OKLAHOMA CITY — Reggie Jackson waited for the traffic to clear and saw an opening.
He spun once, then again, finding Derek Fisher and executing a perfect combination of flair and finesse.
Now only if the Thunder could do the same once the game starts.
This season has had its moments of beauty, a Russell Westbrook dunk, a Kevin Durant swish, but the precision plays that happen before every game as Jackson, Fisher and the rest of the Thunder run through a series of well-rehearsed moves more suitable for "Dancing With the Stars," is a consistent hit.
"It doesn’t just happen," Jackson said.
No way it could. It might be organic and natural, but it took some doing to make it so, because Jackson has choreographed pre-game performances with at least five players and all of them have unique moves and motions. So impressive and unique you could call it The Jackson (High) 5, featuring some toe-tapping, fist-bumping and all sorts of other stuff not easy to do accomplish.
"It’s based off everyone’s personality," said Perry Jones. "It’s just expressing yourself and being yourself out there."
Be yourself, but make it look good, too. You need timing and technique to make sure to express yourself and technique and timing takes time to put together.
"Oh, yeah," Jackson said. "We have quite a few and they’re all special with each person."
The NBA made a move at the beginning of the season to get teams to speed up their introductions, even calling a technical foul on the Thunder during a preseason game for taking too long to take the floor, but that seems to have relaxed. Thunder home games allow for longer introductions, but that doesn’t mean you won’t see Jackson and his friends performing on the road Thursday night before Game 3 in Memphis.

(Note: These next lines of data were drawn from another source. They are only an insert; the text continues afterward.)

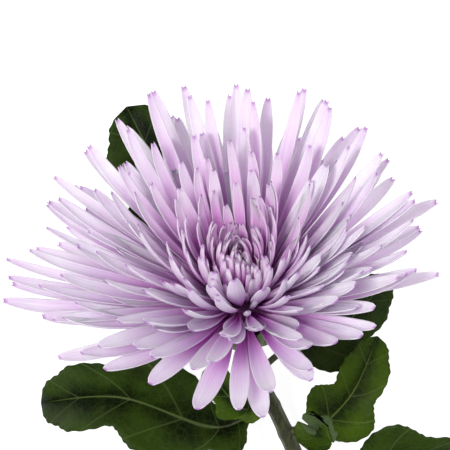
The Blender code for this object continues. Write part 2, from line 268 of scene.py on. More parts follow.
def petal_tip(rule):
    """Where a petal that bends, hooks and sweeps has its tip."""
    direction, outward, sideways = petal_axes(rule["azimuth"], rule["polar"])
    away = rule["bend"] + rule["hook"]
    reach = rule["length"]
    return (BLOOM_CENTRE + (ROOT_DEPTH + reach) * direction
            + reach * away * outward + reach * rule["sweep"] * sideways)


def petal_rules():
    """A line for each petal from the eye to the rim. Reach and width are in mm until stored."""
    draw = random.Random(SEED)
    rules = []
    for index in range(PETAL_COUNT):
        share = (index + 0.5) / PETAL_COUNT
        polar = math.acos(1 - share**CROWDING * (1 - math.cos(WIDEST_POLAR)))
        azimuth = index * GOLDEN_ANGLE + draw.uniform(-0.09, 0.09)
        near = towards_front(azimuth)
        back = max(0.0, -math.cos(azimuth))
        degrees = math.degrees(polar)
        grown = degrees * (1 + 0.24 * back)
        ring = smooth(degrees, 4, 16)
        outer = smooth(degrees, 35, 75)
        reach = 20 + 9.5 * ring + 11.5 * smooth(grown, 26, 48) + 34 * smooth(grown, 42, 76)
        hanging = foremost(azimuth) * smooth(degrees, 62, 88)
        reach *= 1 - 0.22 * near + 0.15 * hanging - 0.09 * max(0.0, math.sin(azimuth))
        reach *= 1 + draw.uniform(-0.08, 0.05)
        width = (2.5 + 1.3 * ring + (3.0 + 1.0 * near) * outer) * (1 + draw.uniform(-0.12, 0.12))
        # Petals that stand straight up, towards the camera, are short, slim and rolled.
        height = petal_axes(azimuth, polar)[0].z
        parted = smooth(height, 0.955, 0.99)
        reach *= 1 - 0.40 * parted
        width *= (1 - 0.32 * smooth(height, 0.80, 0.95)) * (1 - 0.20 * parted)
        spread = 1 - (0.04 + 0.11 * near) * outer + 0.11 * hanging
        rule = {
            "rank": share,
            "azimuth": azimuth,
            "polar": polar * spread + draw.uniform(-0.07, 0.07),
            "length": reach * MM - ROOT_DEPTH,
            "width": width * MM,
            "bend": -0.28 * (1 - outer) * ring - 0.10 * outer + draw.uniform(-0.06, 0.06),
            "hook": draw.uniform(-0.07, 0.02) - 0.10 * (1 - outer) * ring,
            "sweep": draw.uniform(-0.05, 0.05),
            "twist": draw.uniform(-0.25, 0.25),
            "roll": 1.0 + 1.5 * parted + 0.25 * (1 - smooth(degrees, 10, 40)),
        }
        # A petal whose tip would pass below the floor or into a leaf is lifted by half degrees.
        for _ in range(60):
            tip = petal_tip(rule)
            over_leaf = smooth(-(tip.x - BLOOM_CENTRE.x) / MM, 2, 14)
            if tip.z >= TIP_CLEARANCE + LEAF_CLEARANCE * over_leaf:
                break
            rule["polar"] -= math.radians(0.5)
        rules.append(rule)
    return rules


rules = petal_rules()
print(len(rules), "petals, the longest", round(max(r["length"] for r in rules) / MM), "mm")

# %% [markdown]
# ## The small florets
# Three more kinds fill the bloom. The eye holds a tuft of tiny florets that haven't opened, curled
# over one another and deep magenta. Slim upright ones stand round it like a fence, and shorter
# petals stand between the main ones. Each could have a shape of its own, but in the real flower
# they are one floret at different ages, so they get the same numbers with other values.

# %% The tuft of the eye
EYE_COUNT = 46
EYE_POLAR = math.radians(15)


def eye_rules():
    """Tiny rolled florets that lean over the middle of the eye."""
    draw = random.Random(SEED + 1)
    tuft = []
    for index in range(EYE_COUNT):
        share = (index + 0.5) / EYE_COUNT
        tuft.append({
            "rank": 0.02 * share,
            "azimuth": index * GOLDEN_ANGLE,
            "polar": EYE_POLAR * math.sqrt(share),
            "length": (9.5 + 4.5 * share + draw.uniform(-1.0, 1.0)) * MM,
            "width": draw.uniform(1.4, 2.2) * MM,
            "bend": -0.10 - 0.35 * share + draw.uniform(-0.1, 0.1),
            "hook": draw.uniform(-0.30, -0.10),
            "sweep": draw.uniform(-0.15, 0.15),
            "twist": draw.uniform(-0.8, 0.8),
            "roll": 1.3,
        })
    return tuft


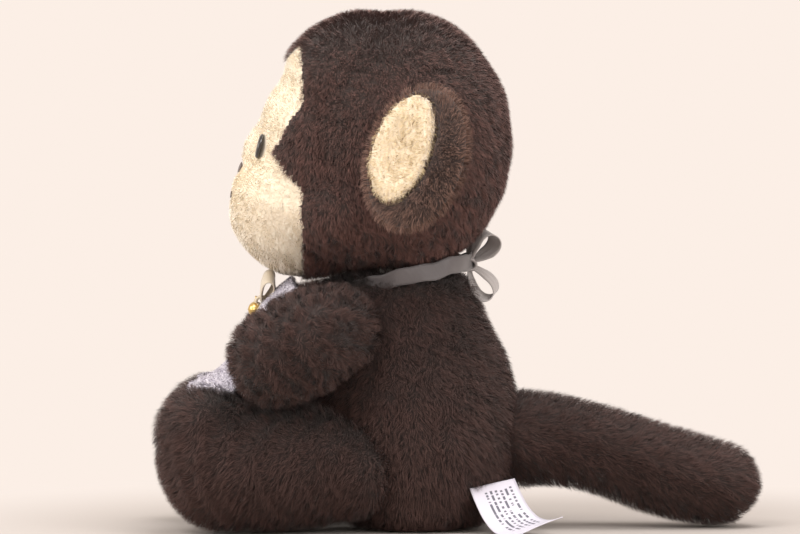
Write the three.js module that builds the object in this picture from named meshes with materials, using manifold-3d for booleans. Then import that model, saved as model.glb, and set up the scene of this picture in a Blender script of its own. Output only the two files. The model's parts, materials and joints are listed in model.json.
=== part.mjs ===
// Stuffed monkey sitting on the ground, with a bib, a neck ribbon and a care label.
//
// Millimetres. +Z is up, the monkey faces -Y and its left side is +X.
// The origin is on the ground, in the middle of the flat seat.
//
// Every stuffed part is a cloth cover with its filling inside. A limb, the tail and the neck end in a
// ball that turns in a hollow of its neighbour, and the ring of hand stitches lies in the room between.

import * as THREE from 'three';
import { mergeVertices } from 'three/addons/utils/BufferGeometryUtils.js';
import Module from 'manifold-3d';

const wasm = await Module();
wasm.setup();

// ---------------------------------------------------------------- driving dimensions

const CLOTH = 3; // plush cloth with its flattened pile
const GAP = 0.3; // between two pieces that touch
const SEAM_ROOM = 3; // from the ball end of a limb to the hollow that it turns in
const THREAD_RADIUS = 0.7;

const TORSO_HEIGHT = 125;
const TORSO_WIDTH = 112;
const TORSO_FRONT = 63; // from the origin to the chest
const TORSO_BACK = 50; // from the origin to the rump
const PELLET_BAG_HEIGHT = 18;

const HEAD_WIDTH = 140;
const HEAD_DEPTH = 110; // of the brown hood, without the face
const HEAD_HEIGHT = 131;
const NECK_LENGTH = 2; // from the torso to the head
const BROW = { forward: 26, down: 2, half: [54, 48, 50] }; // an ellipsoid, from the head's centre
const FRINGE = { forward: 28, down: -27.5, half: [50, 33, 35] };
const MUZZLE = { forward: 48, down: 32, half: [46, 39, 36] };
const CHEEKS = { forward: 25, down: 34, half: [60, 42, 31] };
const FACE_BACK = 48; // the face panel's rear seam, in front of the head's centre
const NECK_RADIUS = 16;
const NECK_SHARE = 0.976; // of the torso's height, where the neck turns

const EYE = { side: 19, down: 2, width: 9, height: 11.5, bulge: 2.2, turn: 24 };
const EYE_SHANK_RADIUS = 1.6;
const EYE_WASHER_RADIUS = 5;
const EYE_WASHER_THICKNESS = 1.4;
const NOSE = { down: 13, width: 9, height: 6 };
const MOUTH = { down: 27, width: 15 };

const EAR = {
  width: 58, height: 72, thickness: 15, // the oval pad, whose inner side is sewn to the head
  spread: 35, lean: 18, // degrees, backwards from sideways and backwards from upright
  down: 2, back: -10, // the seam's middle, from the head's centre
  sunk: 2.5, clear: 2, // into the head, and the room left round it
  rim: 16, edge: 6, raise: 3.5, // the brown border at the free side and at the top, and the lining's lift
};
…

"I got a lot of different routines but the younger guys usually have more to it," veteran Caron Butler said. "I like watching all of them and some of these guys can really dance."
Butler didn’t admit to having all the right moves, but he did say there’s some benefit from all the pre-game excitement.
"You got to realize we spend a lot of time together," Butler said. "Lunches, dinners, road trips. It’s good for camaraderie and helps with team chemistry Eighty-two games I a lot of time together.."
If nothing else, it helps with memorization skills, too.
"I’m sure it does take practice," Jackson said. "Perry and Jeremy (Lamb) have the best one, so I might catch them working on it. It’s pretty special. Hey, we’re a touchy-feely kind of team. Handshakes, chest-bumps. Just whatever it takes to get us going for the game."